GOAL:
Only the number is wanted: tally the lines below that contain the word "handed".

DATA:
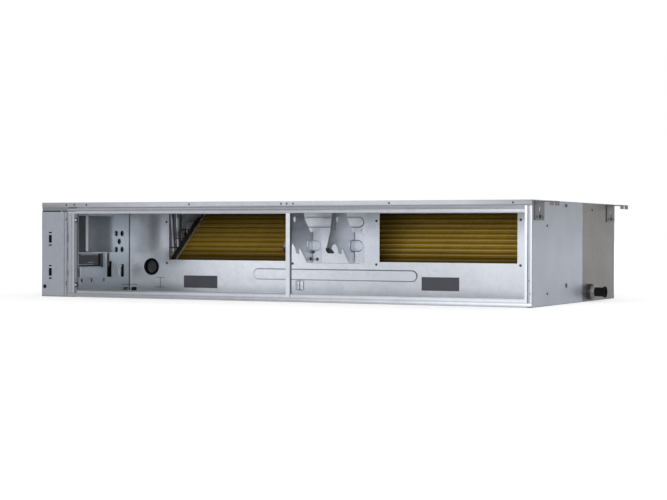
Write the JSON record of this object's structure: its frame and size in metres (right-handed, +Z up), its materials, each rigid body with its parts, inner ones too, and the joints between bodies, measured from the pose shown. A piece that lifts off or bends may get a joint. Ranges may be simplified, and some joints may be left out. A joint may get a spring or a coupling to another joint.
{
  "type": "ducted air conditioner indoor unit",
  "caption": "Slim ducted indoor unit, fan bay open and blowers out: galvanised casing, motor cradles, slanted gold coil, drain pan, side electrical box, pipe stubs, ceiling lugs.",
  "frame": {"origin": "centre of the casing's underside, without the electrical box", "axes": "+X to the right seen from the open return side, towards the drain outlet; +Y to the discharge side; +Z up"},
  "size_m": [1.194, 0.58, 0.21],
  "materials": {
    "galvanised_sheet": "galvanised",
    "galvanised_rear_sheet": "galvanised, warm grey",
    "grey_plastic": "moulded",
    "black_rubber": "matt",
    "black_foam": "foam",
    "circuit_board": "lacquered board",
    "cream_plastic": "moulded",
    "gold_fins": "gold coated fins",
    "copper_tube": "bare copper",
    "brass": "bare brass"
  },
  "bodies": {
    "unit": {"top_panel": "galvanised_sheet", "base_panel": "galvanised_sheet", "bay_floor_panel": "galvanised_sheet", "right_side_panel": "galvanised_sheet", "left_side_wall": "galvanised_sheet", "left_rear_panel": "galvanised_sheet", "rear_frame": "galvanised_sheet", "discharge_collar": "galvanised_sheet", "fan_deck": "galvanised_sheet", "front_top_rail": "galvanised_sheet", "front_bottom_rail": "galvanised_sheet", "right_front_post": "galvanised_sheet", "left_front_post": "galvanised_sheet", "centre_mullion": "galvanised_sheet", "cable_trough": "galvanised_sheet", "harness_clip": "galvanised_sheet", "hanger_front_right": "galvanised_sheet", "hanger_rear_right": "galvanised_sheet", "hanger_front_left": "galvanised_sheet", "hanger_rear_left": "galvanised_sheet", "motor_cradle_left": "galvanised_sheet", "motor_cradle_right": "galvanised_sheet", "box_tray": "galvanised_sheet", "box_divider": "galvanised_sheet", "coil_end_plate_left": "galvanised_sheet", "coil_end_plate_right": "galvanised_sheet", "right_rear_panel": "galvanised_rear_sheet", "cable_anchor": "grey_plastic", "fan_capacitor": "grey_plastic", "drain_collar": "grey_plastic", "cable_grommet": "black_rubber", "cradle_pad_left": "black_rubber", "cradle_pad_right": "black_rubber", "gas_pipe_seal": "black_rubber", "liquid_pipe_seal": "black_rubber", "top_foam": "black_foam", "side_foam": "black_foam", "drain_pan": "black_foam", "control_board": "circuit_board", "terminal_block": "cream_plastic", "coil_fins": "gold_fins", "gas_pipe": "copper_tube", "liquid_pipe": "copper_tube"},
    "box_cover": {"box_cover": "galvanised_sheet"},
    "drain_sleeve": {"drain_sleeve": "black_rubber"},
    "gas_flare_nut": {"gas_flare_nut": "brass"},
    "liquid_flare_nut": {"liquid_flare_nut": "brass"}
  },
  "joints": [
    {"name": "box_cover_lift_off", "type": "slide", "parent": "unit", "child": "box_cover", "axis": [-1, 0, 0], "range_m": [0, 0.12]},
    {"name": "drain_sleeve_pull_off", "type": "slide", "parent": "unit", "child": "drain_sleeve", "axis": [1, 0, 0], "range_m": [0, 0.06]},
    {"name": "gas_flare_nut_turn", "type": "hinge", "parent": "unit", "child": "gas_flare_nut", "pos_m": [-0.5835, 0.19238, 0.14], "axis": [1, 0, 0], "continuous": true},
    {"name": "liquid_flare_nut_turn", "type": "hinge", "parent": "unit", "child": "liquid_flare_nut", "pos_m": [-0.5835, 0.19238, 0.075], "axis": [1, 0, 0], "continuous": true}
  ]
}
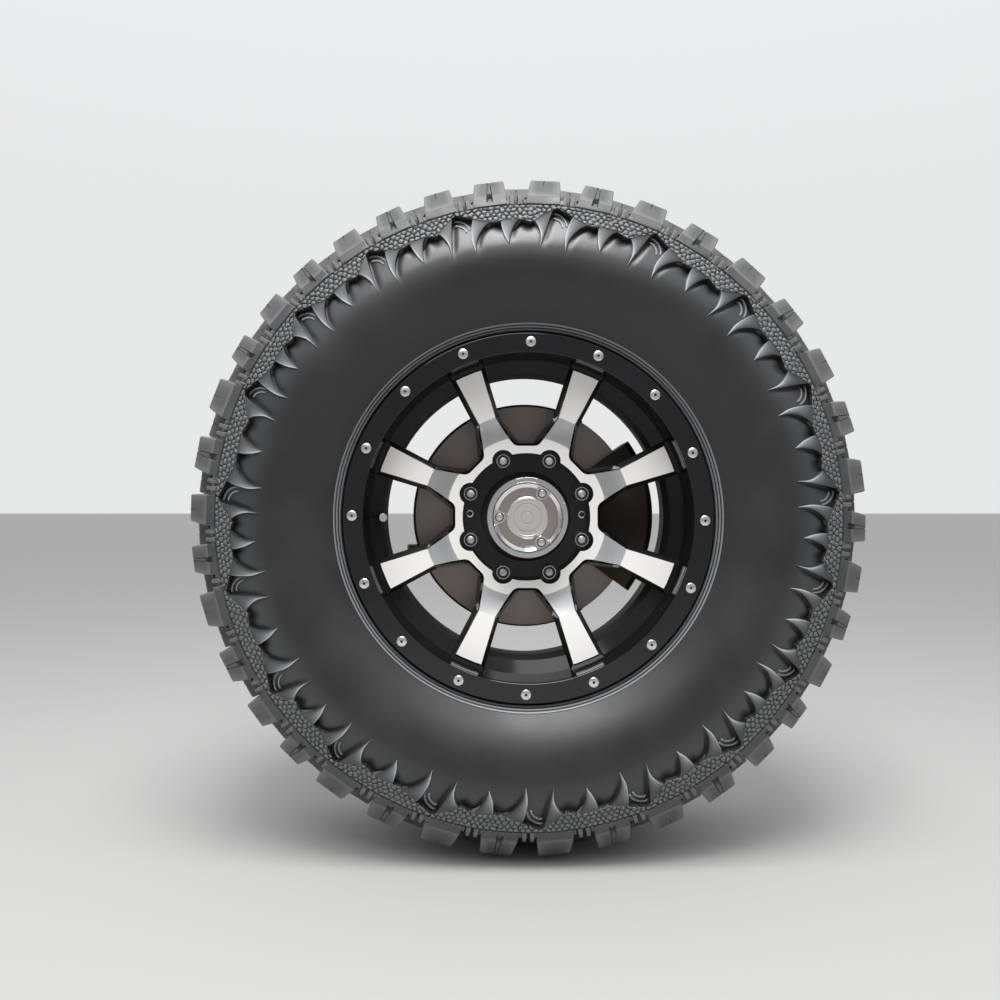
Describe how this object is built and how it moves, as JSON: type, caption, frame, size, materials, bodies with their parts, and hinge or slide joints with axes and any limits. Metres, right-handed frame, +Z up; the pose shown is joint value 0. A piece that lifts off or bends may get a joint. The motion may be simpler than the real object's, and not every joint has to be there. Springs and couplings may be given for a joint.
{
  "type": "off-road front wheel end",
  "caption": "Front wheel end of a lifted off-road 4x4: mud tyre on a spoked alloy wheel, hub, disc brake, steering knuckle and axle-end yoke.",
  "frame": {"origin": "mouth centre of the axle-tube socket", "axes": "+Y inboard along the axle tube, wheel axis along Y with the outer face towards -Y, -X towards the vehicle's front, +Z up"},
  "size_m": [0.8838, 0.486, 0.8838],
  "materials": {
    "forging": "dark forged steel, lightly rusted",
    "plain_steel": "plain machined steel",
    "boot_rubber": "black moulded rubber",
    "sheet_steel": "black painted pressed sheet",
    "caliper_iron": "dark cast iron",
    "pad_lining": "brake lining",
    "hub_iron": "cast iron",
    "disc_iron": "machined iron disc, used",
    "nut_steel": "plated steel",
    "chrome": "bright chrome",
    "wheel_alloy": "gloss black paint, machined bright on the spoke faces",
    "black_paint": "gloss black paint",
    "tyre_rubber": "matte black rubber"
  },
  "bodies": {
    "axle_yoke": {"axle_yoke": "forging", "ball_studs": "plain_steel", "ball_stud_nuts": "plain_steel"},
    "knuckle": {"knuckle": "forging", "ball_sockets": "plain_steel", "ball_boots": "boot_rubber", "spindle": "plain_steel", "spindle_nuts": "plain_steel", "dust_shield": "sheet_steel", "caliper": "caliper_iron", "caliper_pins": "plain_steel", "brake_pads": "pad_lining"},
    "wheel": {"wheel_hub": "hub_iron", "brake_disc": "disc_iron", "lug_nuts": "nut_steel", "locking_hub": "chrome", "locking_hub_cap": "chrome", "stub_shaft": "plain_steel", "joint_cross": "plain_steel", "alloy_wheel": "wheel_alloy", "bead_ring": "black_paint", "valve_stem": "nut_steel", "valve_cap": "nut_steel", "tyre": "tyre_rubber"}
  },
  "joints": [
    {"name": "steer", "type": "hinge", "parent": "axle_yoke", "child": "knuckle", "pos_m": [0, -0.15, 0], "axis": [0, 0.1478, 0.989], "range_deg": [-33, 33]},
    {"name": "wheel_spin", "type": "hinge", "parent": "knuckle", "child": "wheel", "pos_m": [0, -0.315, 0], "axis": [0, 1, 0], "continuous": true}
  ]
}
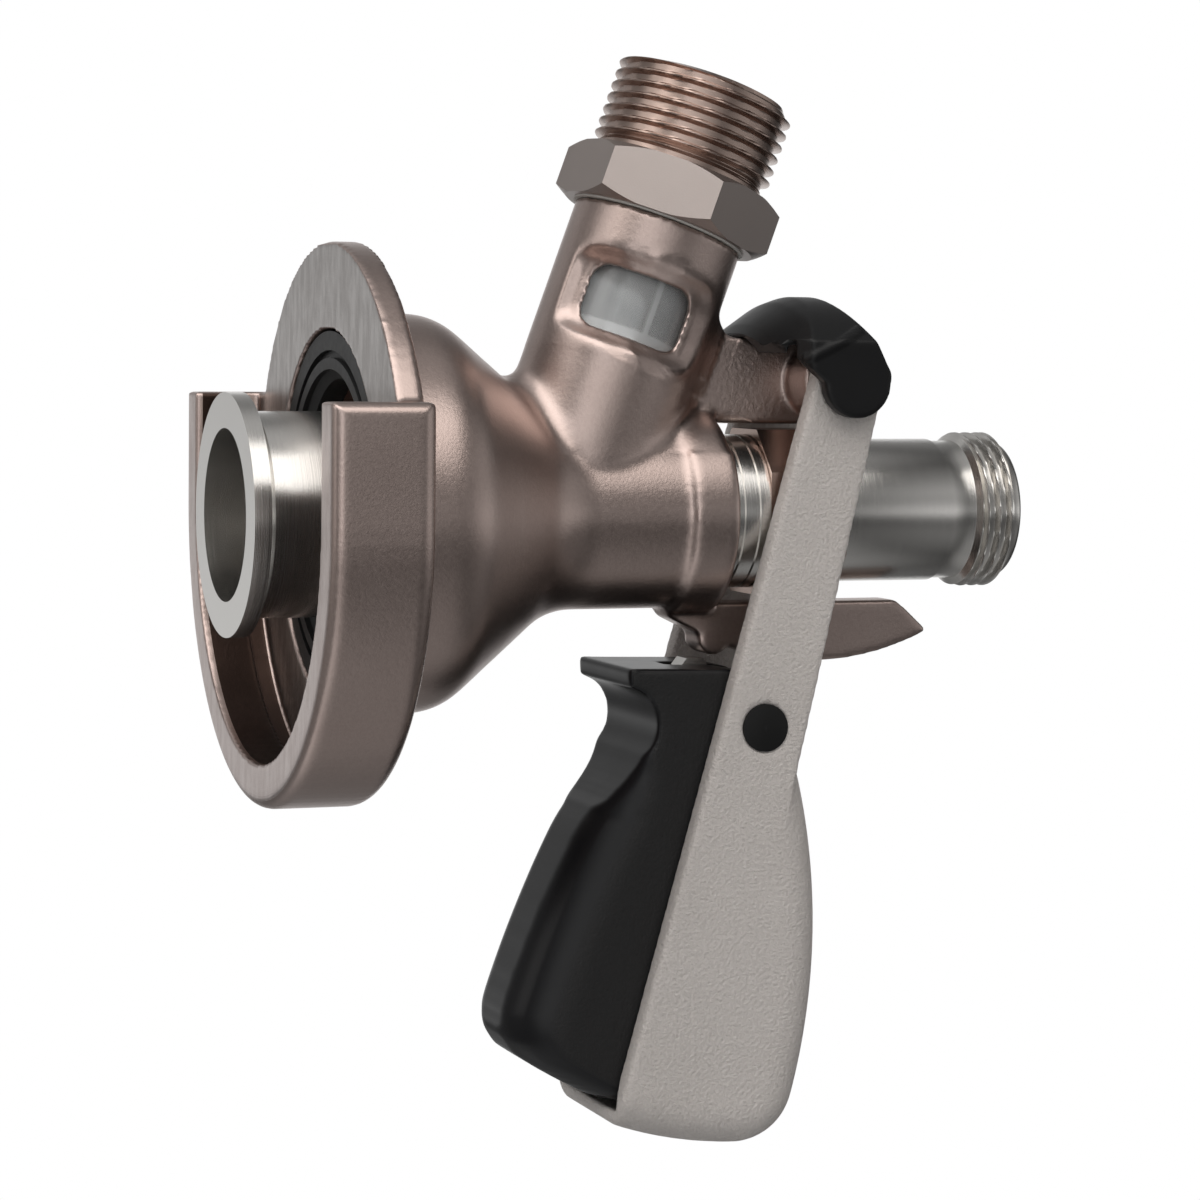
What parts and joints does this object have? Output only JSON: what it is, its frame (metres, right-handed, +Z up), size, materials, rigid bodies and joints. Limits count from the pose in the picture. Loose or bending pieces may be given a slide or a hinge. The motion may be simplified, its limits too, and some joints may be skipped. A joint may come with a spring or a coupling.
{
  "type": "keg coupler",
  "caption": "Slide-on keg coupler with a U-shaped keg rim, sliding probe, threaded gas port with sight glass, and a forked handle with a squeeze trigger.",
  "frame": {"origin": "on the probe axis at the flat face that meets the keg", "axes": "+Z up the probe, away from the keg; +X towards the end of the handle; the port and the hinge are on the -X side"},
  "size_m": [0.1564, 0.082, 0.1181],
  "materials": {
    "plated_casting": "bead-blasted nickel plate on forged brass",
    "plated_turned": "satin nickel plate on turned brass",
    "seal_rubber": "smooth black rubber",
    "washer_fibre": "pale flat washer",
    "bush_plastic": "pale bearing plastic",
    "spring_steel": "satin stainless steel",
    "turned_steel": "fine turned stainless steel",
    "clear_glass": "clear glass",
    "cap_plastic": "smooth black moulding",
    "trigger_plastic": "black moulding, grained sides",
    "handle_casting": "light grey grained casting"
  },
  "bodies": {
    "body": {"body_casting": "plated_casting", "keg_seal": "seal_rubber", "gland_bush": "bush_plastic", "gland_o_rings": "seal_rubber", "gland_circlip": "spring_steel", "port_nipple": "plated_turned", "port_washer": "washer_fibre", "check_valve": "seal_rubber", "valve_ring": "spring_steel", "sight_glass": "clear_glass", "glass_seals": "seal_rubber", "hinge_pin": "spring_steel", "hinge_cap": "cap_plastic"},
    "handle": {"handle_frame": "handle_casting", "hinge_bushes": "bush_plastic", "trigger_pin": "spring_steel", "trigger_pin_plugs": "cap_plastic", "trigger_spring": "spring_steel"},
    "trigger": {"trigger": "trigger_plastic", "latch_pawl": "spring_steel"},
    "probe": {"probe_tube": "turned_steel", "trunnion_block": "plated_turned", "trunnion_pins": "spring_steel", "outlet_pipe": "turned_steel"}
  },
  "joints": [
    {"name": "handle_pivot", "type": "hinge", "parent": "body", "child": "handle", "pos_m": [-0.019, 0, 0.0735], "axis": [0, -1, 0], "range_deg": [0, 44.5]},
    {"name": "probe_slide", "type": "slide", "parent": "body", "child": "probe", "axis": [0, 0, 1], "range_m": [0, 0.016]},
    {"name": "trigger_pivot", "type": "hinge", "parent": "handle", "child": "trigger", "pos_m": [0.0303, 0, 0.0609], "axis": [0, -1, 0], "range_deg": [0, 7], "stiffness_Nm_per_rad": 0.6, "springref_deg": -14.32}
  ],
  "couplings": [
    {"joint": "probe_slide", "follows": "handle_pivot", "m_per_rad": 0.020596}
  ]
}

PROBLEM SOLUTION:
3